## BEGIN Material for this task
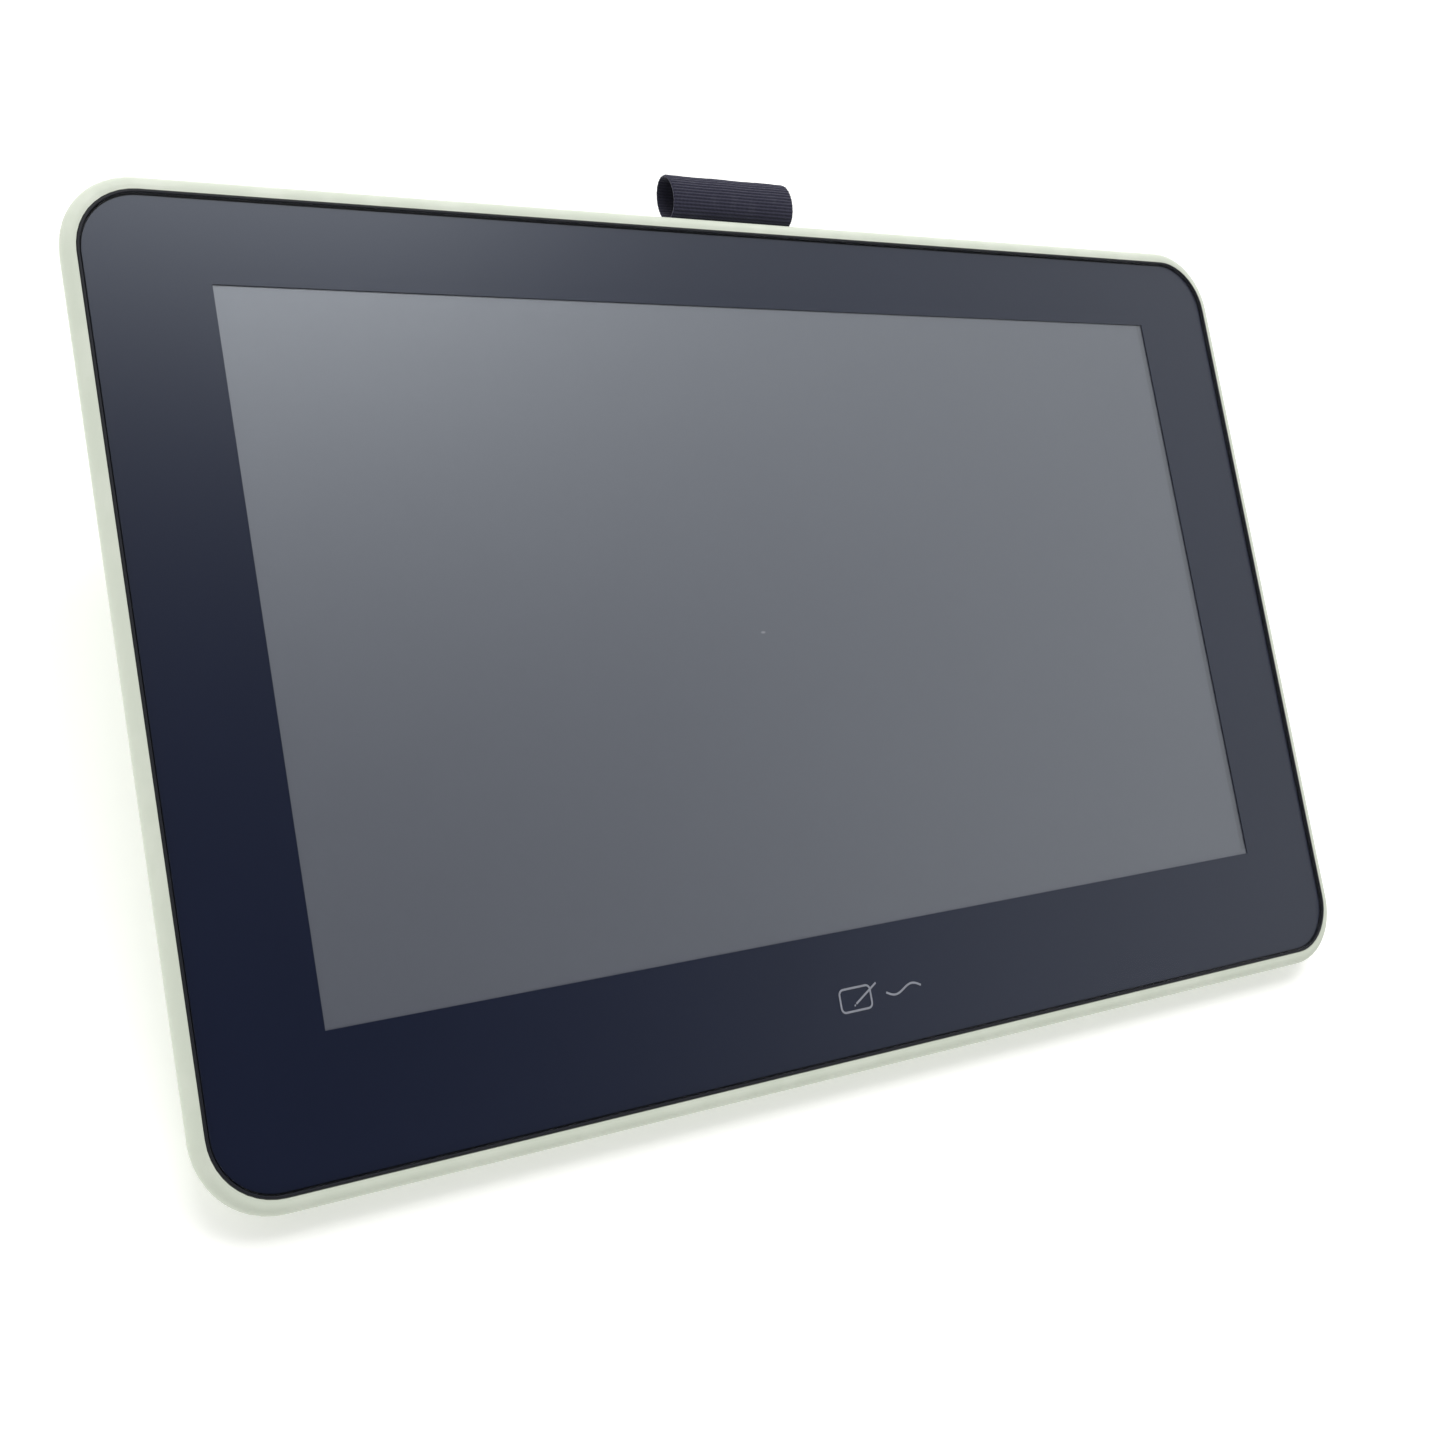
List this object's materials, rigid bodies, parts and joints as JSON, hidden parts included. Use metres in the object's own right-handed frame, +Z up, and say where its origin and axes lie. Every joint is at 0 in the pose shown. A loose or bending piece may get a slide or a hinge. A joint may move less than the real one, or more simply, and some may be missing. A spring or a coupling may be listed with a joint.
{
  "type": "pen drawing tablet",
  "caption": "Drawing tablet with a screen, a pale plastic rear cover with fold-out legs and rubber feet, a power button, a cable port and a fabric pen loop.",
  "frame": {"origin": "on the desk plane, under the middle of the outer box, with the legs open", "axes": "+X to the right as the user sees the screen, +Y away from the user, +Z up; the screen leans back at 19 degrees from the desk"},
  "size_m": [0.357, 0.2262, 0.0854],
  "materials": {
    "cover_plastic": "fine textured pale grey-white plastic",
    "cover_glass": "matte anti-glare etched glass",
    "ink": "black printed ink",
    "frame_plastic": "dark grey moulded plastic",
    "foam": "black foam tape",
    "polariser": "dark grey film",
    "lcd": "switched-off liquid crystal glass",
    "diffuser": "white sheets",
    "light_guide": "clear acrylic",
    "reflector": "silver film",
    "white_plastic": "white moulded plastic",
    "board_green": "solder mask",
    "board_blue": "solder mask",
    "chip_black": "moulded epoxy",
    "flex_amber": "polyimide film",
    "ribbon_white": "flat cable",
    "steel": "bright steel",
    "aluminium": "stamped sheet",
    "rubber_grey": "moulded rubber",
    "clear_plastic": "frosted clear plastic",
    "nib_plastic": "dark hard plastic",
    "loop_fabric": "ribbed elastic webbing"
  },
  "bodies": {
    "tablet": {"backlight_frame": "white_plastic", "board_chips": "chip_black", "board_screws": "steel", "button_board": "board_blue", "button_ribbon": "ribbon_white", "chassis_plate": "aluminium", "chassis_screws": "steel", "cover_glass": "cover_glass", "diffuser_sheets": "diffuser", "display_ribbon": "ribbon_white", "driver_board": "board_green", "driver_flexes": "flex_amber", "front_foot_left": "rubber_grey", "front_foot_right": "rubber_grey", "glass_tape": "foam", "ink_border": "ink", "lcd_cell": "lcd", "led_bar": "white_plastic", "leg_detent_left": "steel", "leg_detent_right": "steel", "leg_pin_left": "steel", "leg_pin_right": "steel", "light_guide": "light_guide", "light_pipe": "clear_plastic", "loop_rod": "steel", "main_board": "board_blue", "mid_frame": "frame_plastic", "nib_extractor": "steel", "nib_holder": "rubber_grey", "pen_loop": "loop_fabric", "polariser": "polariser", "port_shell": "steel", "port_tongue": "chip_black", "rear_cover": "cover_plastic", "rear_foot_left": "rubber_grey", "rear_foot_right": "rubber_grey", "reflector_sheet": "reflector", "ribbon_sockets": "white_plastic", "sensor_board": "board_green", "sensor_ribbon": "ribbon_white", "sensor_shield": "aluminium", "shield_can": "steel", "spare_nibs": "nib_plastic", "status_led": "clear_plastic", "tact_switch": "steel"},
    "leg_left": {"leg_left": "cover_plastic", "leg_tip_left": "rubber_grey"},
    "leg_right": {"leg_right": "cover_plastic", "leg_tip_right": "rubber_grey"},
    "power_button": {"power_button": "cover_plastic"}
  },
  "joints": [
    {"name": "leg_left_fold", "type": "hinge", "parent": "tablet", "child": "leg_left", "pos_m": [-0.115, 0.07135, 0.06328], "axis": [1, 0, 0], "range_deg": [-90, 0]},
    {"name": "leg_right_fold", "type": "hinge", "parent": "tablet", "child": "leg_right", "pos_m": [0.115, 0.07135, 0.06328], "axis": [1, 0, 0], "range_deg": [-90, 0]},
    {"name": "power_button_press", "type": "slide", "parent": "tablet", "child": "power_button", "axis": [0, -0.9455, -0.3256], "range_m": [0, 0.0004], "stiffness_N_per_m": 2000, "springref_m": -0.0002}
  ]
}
## END Material for this task
## BEGIN Material for this task
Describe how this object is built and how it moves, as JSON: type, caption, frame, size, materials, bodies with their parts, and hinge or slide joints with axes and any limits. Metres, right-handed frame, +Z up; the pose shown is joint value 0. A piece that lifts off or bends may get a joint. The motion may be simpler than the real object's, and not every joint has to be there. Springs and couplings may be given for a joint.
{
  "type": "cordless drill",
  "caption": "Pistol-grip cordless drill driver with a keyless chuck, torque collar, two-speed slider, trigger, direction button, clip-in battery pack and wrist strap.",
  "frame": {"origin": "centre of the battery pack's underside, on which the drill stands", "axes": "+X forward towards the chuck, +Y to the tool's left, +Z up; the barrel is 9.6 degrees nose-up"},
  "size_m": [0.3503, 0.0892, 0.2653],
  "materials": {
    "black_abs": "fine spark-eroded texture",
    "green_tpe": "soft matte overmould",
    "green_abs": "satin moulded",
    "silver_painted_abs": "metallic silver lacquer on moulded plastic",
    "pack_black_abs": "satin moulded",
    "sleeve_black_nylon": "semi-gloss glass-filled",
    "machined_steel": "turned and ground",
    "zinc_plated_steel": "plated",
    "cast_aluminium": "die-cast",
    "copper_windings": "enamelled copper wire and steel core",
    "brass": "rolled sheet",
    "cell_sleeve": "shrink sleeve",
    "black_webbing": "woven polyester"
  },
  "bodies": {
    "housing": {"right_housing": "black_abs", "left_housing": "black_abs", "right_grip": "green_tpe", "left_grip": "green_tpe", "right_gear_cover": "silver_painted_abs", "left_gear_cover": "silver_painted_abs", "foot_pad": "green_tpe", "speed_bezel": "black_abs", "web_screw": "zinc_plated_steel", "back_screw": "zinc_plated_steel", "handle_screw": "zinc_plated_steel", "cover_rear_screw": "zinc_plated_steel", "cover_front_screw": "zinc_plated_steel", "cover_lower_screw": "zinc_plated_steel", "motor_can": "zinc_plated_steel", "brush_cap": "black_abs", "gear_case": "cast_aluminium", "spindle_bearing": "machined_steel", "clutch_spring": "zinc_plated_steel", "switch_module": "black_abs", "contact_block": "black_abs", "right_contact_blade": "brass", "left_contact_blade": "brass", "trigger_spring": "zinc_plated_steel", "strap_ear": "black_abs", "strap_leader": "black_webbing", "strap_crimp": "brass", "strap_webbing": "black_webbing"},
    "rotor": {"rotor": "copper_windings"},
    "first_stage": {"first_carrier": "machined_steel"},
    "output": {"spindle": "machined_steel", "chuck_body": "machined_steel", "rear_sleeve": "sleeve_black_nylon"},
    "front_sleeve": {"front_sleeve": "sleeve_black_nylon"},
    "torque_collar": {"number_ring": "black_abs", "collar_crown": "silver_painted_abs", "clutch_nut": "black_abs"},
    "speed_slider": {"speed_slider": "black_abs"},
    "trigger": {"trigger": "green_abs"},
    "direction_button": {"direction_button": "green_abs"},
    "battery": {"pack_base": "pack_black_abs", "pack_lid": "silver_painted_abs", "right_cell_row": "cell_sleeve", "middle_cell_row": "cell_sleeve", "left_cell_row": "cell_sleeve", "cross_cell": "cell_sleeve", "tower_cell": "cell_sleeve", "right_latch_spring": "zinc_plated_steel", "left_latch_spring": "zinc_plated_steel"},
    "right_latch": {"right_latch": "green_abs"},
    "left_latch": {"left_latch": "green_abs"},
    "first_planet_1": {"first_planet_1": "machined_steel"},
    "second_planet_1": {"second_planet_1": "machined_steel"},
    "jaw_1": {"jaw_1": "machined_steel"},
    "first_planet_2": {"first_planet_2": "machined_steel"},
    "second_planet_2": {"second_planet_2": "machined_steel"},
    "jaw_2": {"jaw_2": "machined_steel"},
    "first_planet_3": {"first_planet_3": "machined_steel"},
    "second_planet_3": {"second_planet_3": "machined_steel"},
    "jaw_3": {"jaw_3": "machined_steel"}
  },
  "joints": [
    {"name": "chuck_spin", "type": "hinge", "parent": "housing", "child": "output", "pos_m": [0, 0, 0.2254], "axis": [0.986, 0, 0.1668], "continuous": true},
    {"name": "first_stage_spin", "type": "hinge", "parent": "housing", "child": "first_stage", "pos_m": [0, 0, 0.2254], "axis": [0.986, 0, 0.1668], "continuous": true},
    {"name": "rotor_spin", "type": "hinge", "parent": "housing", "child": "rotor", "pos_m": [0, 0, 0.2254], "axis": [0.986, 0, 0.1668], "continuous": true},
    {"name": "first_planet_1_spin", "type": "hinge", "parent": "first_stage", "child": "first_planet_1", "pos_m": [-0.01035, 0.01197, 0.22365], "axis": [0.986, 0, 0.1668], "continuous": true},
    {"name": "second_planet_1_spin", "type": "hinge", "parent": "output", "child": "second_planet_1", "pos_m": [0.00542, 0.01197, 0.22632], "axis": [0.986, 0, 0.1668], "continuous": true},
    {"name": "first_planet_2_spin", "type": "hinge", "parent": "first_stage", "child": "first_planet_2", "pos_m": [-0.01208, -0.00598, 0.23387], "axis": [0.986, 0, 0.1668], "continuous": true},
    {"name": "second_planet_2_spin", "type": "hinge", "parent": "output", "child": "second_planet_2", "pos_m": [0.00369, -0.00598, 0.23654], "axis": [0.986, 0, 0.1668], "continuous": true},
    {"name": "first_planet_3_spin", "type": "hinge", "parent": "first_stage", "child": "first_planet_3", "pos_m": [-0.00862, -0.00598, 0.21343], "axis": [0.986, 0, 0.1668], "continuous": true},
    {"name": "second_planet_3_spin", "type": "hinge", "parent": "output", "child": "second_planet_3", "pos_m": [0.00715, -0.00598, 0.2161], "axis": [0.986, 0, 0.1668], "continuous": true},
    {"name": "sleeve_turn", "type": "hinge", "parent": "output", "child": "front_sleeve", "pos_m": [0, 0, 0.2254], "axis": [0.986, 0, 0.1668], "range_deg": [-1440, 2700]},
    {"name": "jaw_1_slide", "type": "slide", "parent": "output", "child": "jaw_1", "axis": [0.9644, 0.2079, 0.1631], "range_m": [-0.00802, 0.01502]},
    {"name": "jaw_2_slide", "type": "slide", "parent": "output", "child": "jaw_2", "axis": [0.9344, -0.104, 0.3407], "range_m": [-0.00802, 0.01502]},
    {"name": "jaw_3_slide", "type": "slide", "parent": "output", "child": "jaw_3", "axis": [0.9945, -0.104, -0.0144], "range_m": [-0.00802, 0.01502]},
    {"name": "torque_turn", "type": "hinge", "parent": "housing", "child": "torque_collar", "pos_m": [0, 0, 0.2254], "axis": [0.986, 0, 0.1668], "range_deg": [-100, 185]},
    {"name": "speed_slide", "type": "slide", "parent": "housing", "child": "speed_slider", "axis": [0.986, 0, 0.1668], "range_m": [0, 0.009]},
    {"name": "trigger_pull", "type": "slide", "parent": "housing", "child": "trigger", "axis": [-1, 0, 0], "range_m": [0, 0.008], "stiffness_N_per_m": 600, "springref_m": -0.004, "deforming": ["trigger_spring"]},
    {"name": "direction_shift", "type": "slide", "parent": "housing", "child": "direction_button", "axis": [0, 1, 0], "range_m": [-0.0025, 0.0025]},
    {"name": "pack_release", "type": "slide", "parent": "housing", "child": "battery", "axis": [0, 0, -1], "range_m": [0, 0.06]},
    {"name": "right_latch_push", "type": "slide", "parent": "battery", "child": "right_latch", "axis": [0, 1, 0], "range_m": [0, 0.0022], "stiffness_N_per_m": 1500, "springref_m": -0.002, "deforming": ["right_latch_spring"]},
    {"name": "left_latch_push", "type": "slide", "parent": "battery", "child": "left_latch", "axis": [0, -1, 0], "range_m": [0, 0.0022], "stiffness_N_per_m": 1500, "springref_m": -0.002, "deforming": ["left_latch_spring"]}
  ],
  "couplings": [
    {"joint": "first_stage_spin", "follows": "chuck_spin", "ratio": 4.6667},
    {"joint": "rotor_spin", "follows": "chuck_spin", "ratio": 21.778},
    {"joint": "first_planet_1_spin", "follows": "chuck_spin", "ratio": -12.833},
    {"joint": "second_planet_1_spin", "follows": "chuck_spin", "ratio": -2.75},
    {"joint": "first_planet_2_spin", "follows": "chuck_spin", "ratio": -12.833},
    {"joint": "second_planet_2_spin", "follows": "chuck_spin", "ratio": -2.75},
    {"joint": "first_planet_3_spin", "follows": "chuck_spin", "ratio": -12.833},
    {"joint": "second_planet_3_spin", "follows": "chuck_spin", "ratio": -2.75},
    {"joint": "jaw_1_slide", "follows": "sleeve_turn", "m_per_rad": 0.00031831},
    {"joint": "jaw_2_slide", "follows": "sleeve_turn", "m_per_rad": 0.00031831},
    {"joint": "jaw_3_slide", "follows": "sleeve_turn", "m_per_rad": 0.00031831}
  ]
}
## END Material for this task
● **Aim of the task**: State how many lines hold the word "shown". The number is the whole answer.

● **Solution for this task**: 2